======== Recorded data ========

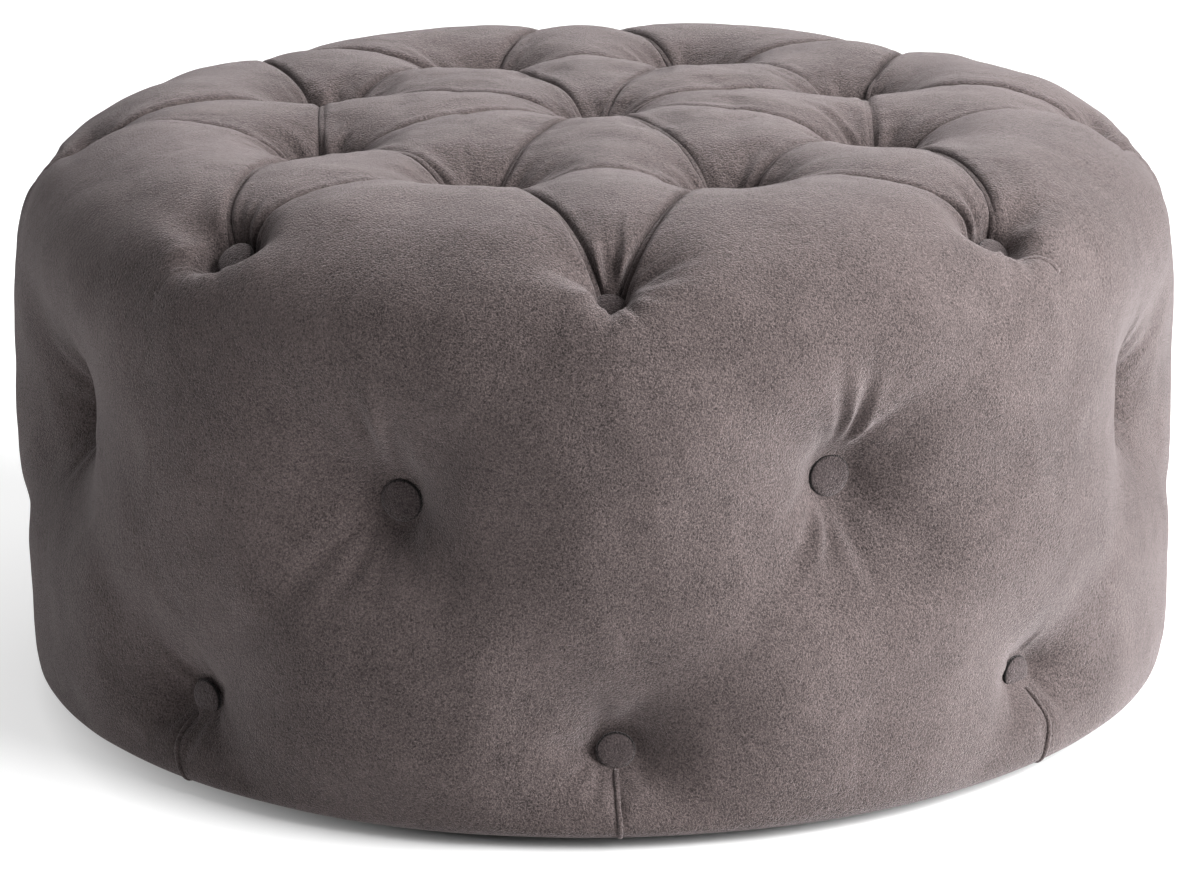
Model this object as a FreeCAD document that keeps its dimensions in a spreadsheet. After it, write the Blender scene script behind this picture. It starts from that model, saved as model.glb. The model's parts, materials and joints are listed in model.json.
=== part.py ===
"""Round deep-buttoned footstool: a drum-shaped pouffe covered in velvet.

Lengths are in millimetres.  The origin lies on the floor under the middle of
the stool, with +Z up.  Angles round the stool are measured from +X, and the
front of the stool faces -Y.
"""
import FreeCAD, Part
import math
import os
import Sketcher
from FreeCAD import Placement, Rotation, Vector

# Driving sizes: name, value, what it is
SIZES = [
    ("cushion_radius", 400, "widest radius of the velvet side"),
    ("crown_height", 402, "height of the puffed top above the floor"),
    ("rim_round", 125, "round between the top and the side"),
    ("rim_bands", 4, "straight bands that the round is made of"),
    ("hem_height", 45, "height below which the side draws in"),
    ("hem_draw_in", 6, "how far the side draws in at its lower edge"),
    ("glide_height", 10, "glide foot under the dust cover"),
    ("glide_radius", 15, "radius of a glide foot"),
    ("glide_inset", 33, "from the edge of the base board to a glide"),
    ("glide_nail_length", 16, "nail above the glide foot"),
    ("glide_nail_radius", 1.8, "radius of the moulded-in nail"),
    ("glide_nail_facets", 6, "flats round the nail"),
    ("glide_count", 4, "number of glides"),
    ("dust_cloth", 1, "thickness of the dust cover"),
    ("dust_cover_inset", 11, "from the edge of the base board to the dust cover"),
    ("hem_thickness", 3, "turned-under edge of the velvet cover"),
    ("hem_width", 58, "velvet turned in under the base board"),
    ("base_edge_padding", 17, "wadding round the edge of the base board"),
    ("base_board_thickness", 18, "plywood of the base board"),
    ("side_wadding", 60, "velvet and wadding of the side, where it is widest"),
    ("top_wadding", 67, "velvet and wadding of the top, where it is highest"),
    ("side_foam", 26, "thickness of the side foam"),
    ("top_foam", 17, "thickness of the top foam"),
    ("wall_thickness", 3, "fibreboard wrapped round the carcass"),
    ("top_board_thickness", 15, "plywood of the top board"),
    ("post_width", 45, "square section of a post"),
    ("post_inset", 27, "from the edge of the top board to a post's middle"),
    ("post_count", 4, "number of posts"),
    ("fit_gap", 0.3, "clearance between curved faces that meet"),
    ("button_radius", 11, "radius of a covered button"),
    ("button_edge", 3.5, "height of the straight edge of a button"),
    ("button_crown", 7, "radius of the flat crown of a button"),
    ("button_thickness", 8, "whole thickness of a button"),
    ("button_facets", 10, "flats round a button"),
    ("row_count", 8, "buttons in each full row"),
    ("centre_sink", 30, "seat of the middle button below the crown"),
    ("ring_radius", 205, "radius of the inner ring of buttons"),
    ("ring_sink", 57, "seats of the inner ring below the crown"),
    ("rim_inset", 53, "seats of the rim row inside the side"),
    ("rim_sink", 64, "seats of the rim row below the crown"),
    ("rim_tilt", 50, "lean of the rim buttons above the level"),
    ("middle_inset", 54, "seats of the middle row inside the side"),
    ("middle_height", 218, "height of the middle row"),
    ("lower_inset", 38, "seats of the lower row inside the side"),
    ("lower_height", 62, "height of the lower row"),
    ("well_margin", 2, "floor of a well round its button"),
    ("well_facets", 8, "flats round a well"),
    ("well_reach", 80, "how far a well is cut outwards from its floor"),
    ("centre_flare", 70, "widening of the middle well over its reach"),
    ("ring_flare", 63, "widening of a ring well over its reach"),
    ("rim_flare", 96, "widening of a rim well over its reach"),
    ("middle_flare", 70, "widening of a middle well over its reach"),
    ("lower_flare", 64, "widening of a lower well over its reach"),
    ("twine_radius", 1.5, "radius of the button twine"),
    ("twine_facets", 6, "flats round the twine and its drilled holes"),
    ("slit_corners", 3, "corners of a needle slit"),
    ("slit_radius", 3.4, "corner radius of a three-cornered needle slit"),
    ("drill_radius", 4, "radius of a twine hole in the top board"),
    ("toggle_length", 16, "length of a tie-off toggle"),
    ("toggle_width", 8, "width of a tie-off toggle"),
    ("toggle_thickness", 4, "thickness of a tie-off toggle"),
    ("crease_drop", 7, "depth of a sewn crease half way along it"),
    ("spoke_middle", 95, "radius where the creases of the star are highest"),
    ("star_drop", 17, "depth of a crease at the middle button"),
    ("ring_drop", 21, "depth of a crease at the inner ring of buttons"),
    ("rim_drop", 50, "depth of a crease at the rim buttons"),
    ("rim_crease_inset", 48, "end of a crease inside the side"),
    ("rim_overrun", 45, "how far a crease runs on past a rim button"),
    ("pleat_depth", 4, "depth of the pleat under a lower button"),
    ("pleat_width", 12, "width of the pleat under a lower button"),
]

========

Exercise -> Tell how many lines of the data include the word "FreeCAD", and nothing else.

Task output -> 3